T.A. from outside of Connecticut writes:
Dear Mister Condo,
I was called to defend myself in front of the board because they said I failed to irrigate my plants (not true) and that the association had to replace my plants several times. I had an emergency the day of the hearing and could not attend. The board decided to impose a special assessment to a few owners. I notice they replaced the landscape of some units (NOT Mine, my shrubs were only trimmed as usual). Can they do that? Can they assess only some owners? It is very hard to prove if every single owner is complying with their plant irrigation or not so they call in a hearing.
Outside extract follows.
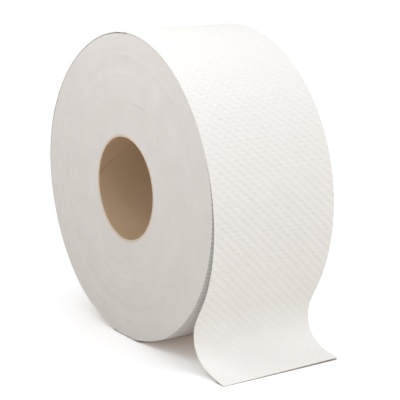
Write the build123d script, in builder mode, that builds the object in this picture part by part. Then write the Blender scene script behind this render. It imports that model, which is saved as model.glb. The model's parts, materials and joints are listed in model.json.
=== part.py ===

The fact that they replace the plants or not it does not solely depend on irrigation and it’s under their duties to do it.
Mister Condo replies:
T.A., this is a most unfortunate situation for you and other owners who are being singled out and fined or assessed for not maintaining plants and greenery in your assigned area. I have more questions than answers here so let me give you some friendly advice that you can do with as you wish. Are the plants on common ground? My guess is that they are and are likely the responsibility of the association, not the individual unit owners. If that is true, then the Board is quite mistaken in their ability to fine or assess individual unit owners for the cost or maintenance of these items. The Board should either add an association-owned irrigation system (usually expensive), consider alternative landscaping (no flowers or items that require irrigation), or simply accept the fact that some greenery is going to die each year and will need to be replaced and adjust the budget accordingly. If the plants are located in an area that is owned by the unit owner (highly unlikely), then the Board may be pursuing a proper remedy if the by-laws give them the power to do so (again, highly unlikely). I would suggest that you review the by-laws of your association, especially with regards to landscaping maintenance and responsibility and then submit your findings to the Board, along with a request that you and your fellow unit owners have your money returned. Common element maintenance like landscaping is the responsibility of the association, not the individual unit owners. If the Board doesn’t agree, you may wish to file an action in Small Claims Court (I’m assuming this is a small claim). That would likely get the Board to rethink their strategy of singling out unit owners for maintaining common property. Good luck!